Write out the whole listing word for word.

** begin **

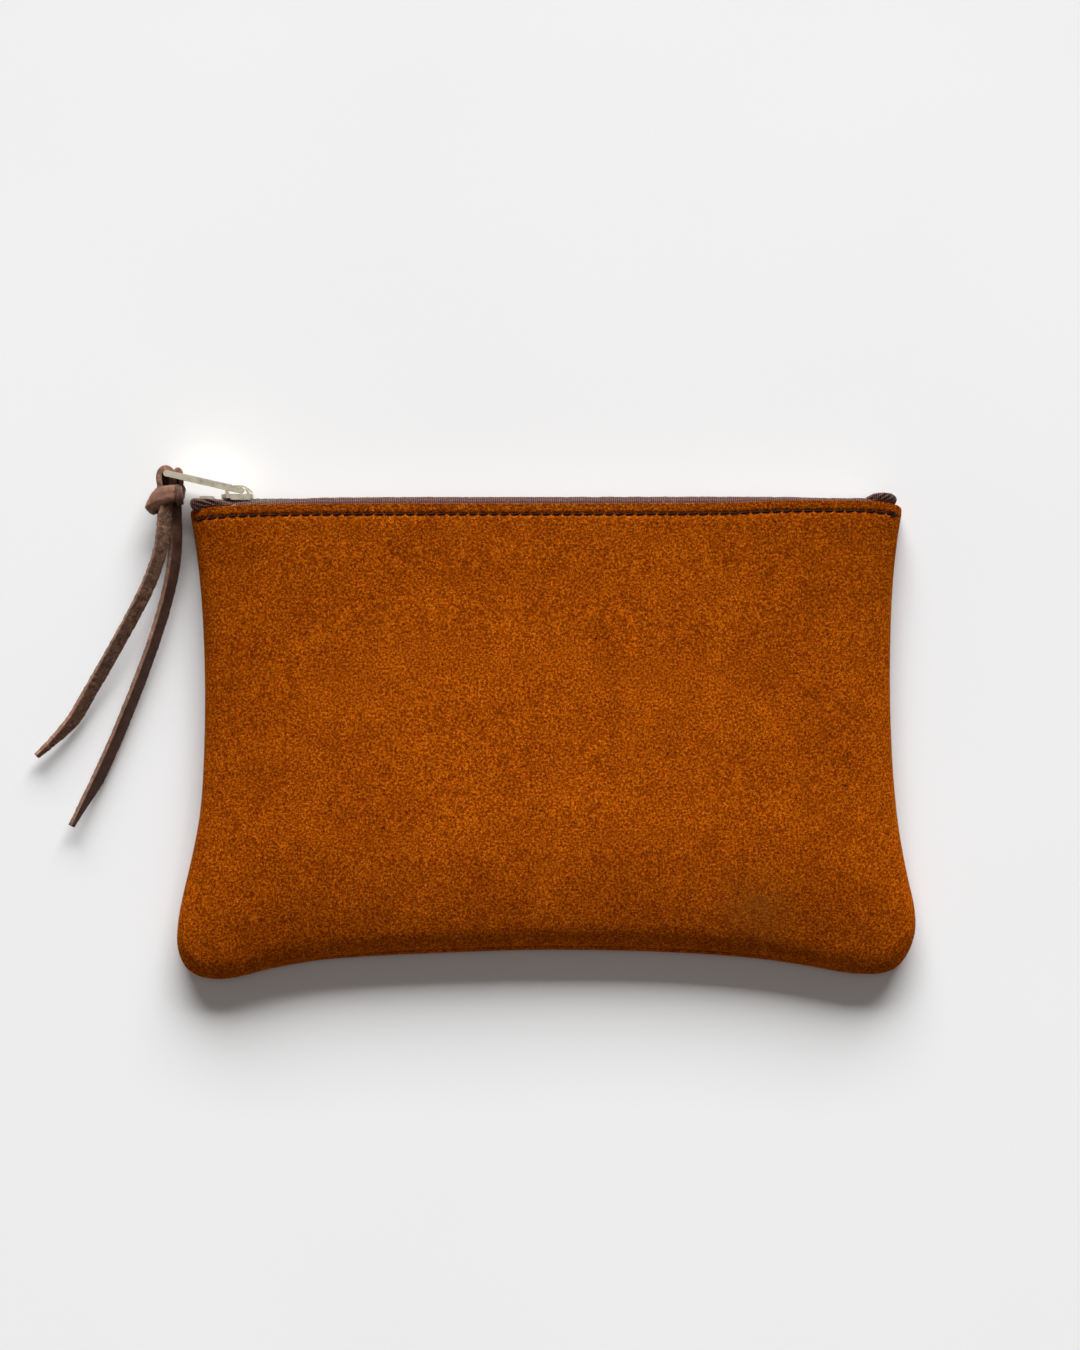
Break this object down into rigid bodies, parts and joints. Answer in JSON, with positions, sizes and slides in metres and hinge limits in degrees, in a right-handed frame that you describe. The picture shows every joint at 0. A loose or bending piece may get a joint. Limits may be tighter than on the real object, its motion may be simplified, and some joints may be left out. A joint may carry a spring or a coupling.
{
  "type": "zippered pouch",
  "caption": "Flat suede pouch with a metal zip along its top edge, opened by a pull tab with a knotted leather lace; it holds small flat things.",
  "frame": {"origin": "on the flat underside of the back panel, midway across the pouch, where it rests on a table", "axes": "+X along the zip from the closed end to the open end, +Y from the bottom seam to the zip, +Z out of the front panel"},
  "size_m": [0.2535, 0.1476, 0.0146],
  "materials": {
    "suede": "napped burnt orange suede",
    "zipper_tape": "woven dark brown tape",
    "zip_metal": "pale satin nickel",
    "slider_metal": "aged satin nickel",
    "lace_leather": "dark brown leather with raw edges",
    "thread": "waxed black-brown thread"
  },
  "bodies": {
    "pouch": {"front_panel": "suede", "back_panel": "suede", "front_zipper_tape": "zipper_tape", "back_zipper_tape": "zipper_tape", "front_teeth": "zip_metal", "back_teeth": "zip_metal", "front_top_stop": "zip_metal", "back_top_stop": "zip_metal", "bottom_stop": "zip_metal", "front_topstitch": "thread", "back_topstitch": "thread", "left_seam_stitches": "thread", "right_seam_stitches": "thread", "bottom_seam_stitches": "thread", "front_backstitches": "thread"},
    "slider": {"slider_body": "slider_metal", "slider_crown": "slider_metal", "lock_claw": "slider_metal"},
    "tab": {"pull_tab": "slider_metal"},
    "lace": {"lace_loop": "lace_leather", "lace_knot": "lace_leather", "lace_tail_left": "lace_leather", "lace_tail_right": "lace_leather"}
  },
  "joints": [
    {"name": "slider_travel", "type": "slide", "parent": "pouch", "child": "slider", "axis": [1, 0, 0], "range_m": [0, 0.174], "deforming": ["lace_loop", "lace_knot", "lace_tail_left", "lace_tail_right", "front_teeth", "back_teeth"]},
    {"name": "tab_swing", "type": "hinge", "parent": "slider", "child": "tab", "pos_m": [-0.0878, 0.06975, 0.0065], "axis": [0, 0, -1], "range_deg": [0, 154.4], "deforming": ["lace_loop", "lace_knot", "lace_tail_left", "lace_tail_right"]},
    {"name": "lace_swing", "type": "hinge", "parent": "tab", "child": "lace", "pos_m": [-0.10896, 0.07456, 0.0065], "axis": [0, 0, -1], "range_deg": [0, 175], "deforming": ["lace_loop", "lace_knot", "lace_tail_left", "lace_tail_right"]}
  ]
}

** end **

== Answer to this exercise ==
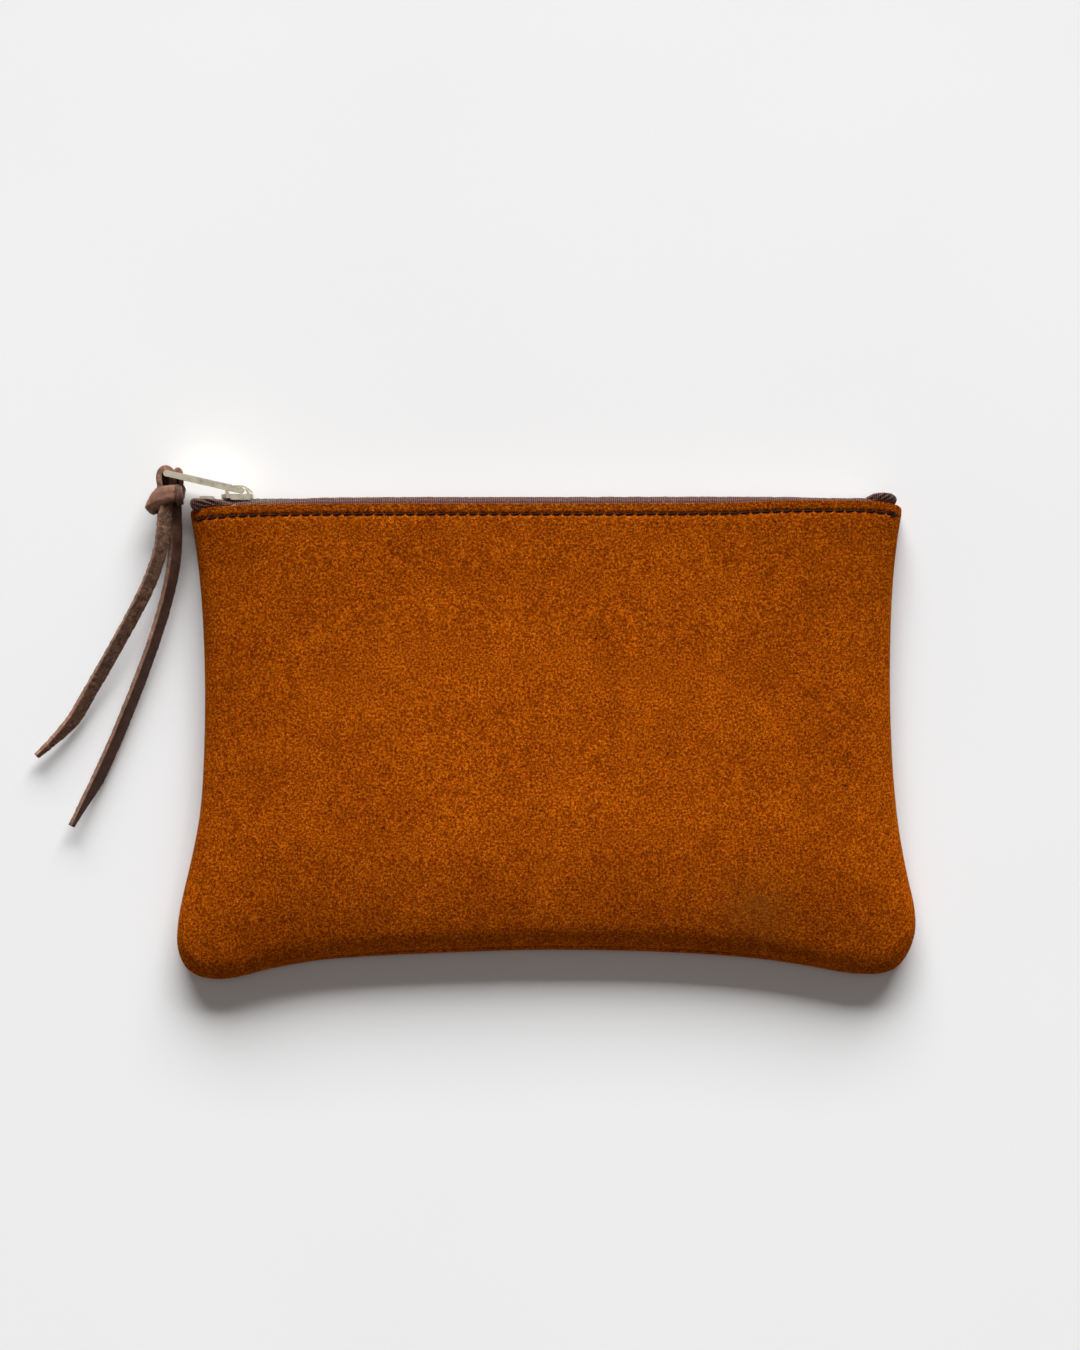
Break this object down into rigid bodies, parts and joints. Answer in JSON, with positions, sizes and slides in metres and hinge limits in degrees, in a right-handed frame that you describe. The picture shows every joint at 0. A loose or bending piece may get a joint. Limits may be tighter than on the real object, its motion may be simplified, and some joints may be left out. A joint may carry a spring or a coupling.
{
  "type": "zippered pouch",
  "caption": "Flat suede pouch with a metal zip along its top edge, opened by a pull tab with a knotted leather lace; it holds small flat things.",
  "frame": {"origin": "on the flat underside of the back panel, midway across the pouch, where it rests on a table", "axes": "+X along the zip from the closed end to the open end, +Y from the bottom seam to the zip, +Z out of the front panel"},
  "size_m": [0.2535, 0.1476, 0.0146],
  "materials": {
    "suede": "napped burnt orange suede",
    "zipper_tape": "woven dark brown tape",
    "zip_metal": "pale satin nickel",
    "slider_metal": "aged satin nickel",
    "lace_leather": "dark brown leather with raw edges",
    "thread": "waxed black-brown thread"
  },
  "bodies": {
    "pouch": {"front_panel": "suede", "back_panel": "suede", "front_zipper_tape": "zipper_tape", "back_zipper_tape": "zipper_tape", "front_teeth": "zip_metal", "back_teeth": "zip_metal", "front_top_stop": "zip_metal", "back_top_stop": "zip_metal", "bottom_stop": "zip_metal", "front_topstitch": "thread", "back_topstitch": "thread", "left_seam_stitches": "thread", "right_seam_stitches": "thread", "bottom_seam_stitches": "thread", "front_backstitches": "thread"},
    "slider": {"slider_body": "slider_metal", "slider_crown": "slider_metal", "lock_claw": "slider_metal"},
    "tab": {"pull_tab": "slider_metal"},
    "lace": {"lace_loop": "lace_leather", "lace_knot": "lace_leather", "lace_tail_left": "lace_leather", "lace_tail_right": "lace_leather"}
  },
  "joints": [
    {"name": "slider_travel", "type": "slide", "parent": "pouch", "child": "slider", "axis": [1, 0, 0], "range_m": [0, 0.174], "deforming": ["lace_loop", "lace_knot", "lace_tail_left", "lace_tail_right", "front_teeth", "back_teeth"]},
    {"name": "tab_swing", "type": "hinge", "parent": "slider", "child": "tab", "pos_m": [-0.0878, 0.06975, 0.0065], "axis": [0, 0, -1], "range_deg": [0, 154.4], "deforming": ["lace_loop", "lace_knot", "lace_tail_left", "lace_tail_right"]},
    {"name": "lace_swing", "type": "hinge", "parent": "tab", "child": "lace", "pos_m": [-0.10896, 0.07456, 0.0065], "axis": [0, 0, -1], "range_deg": [0, 175], "deforming": ["lace_loop", "lace_knot", "lace_tail_left", "lace_tail_right"]}
  ]
}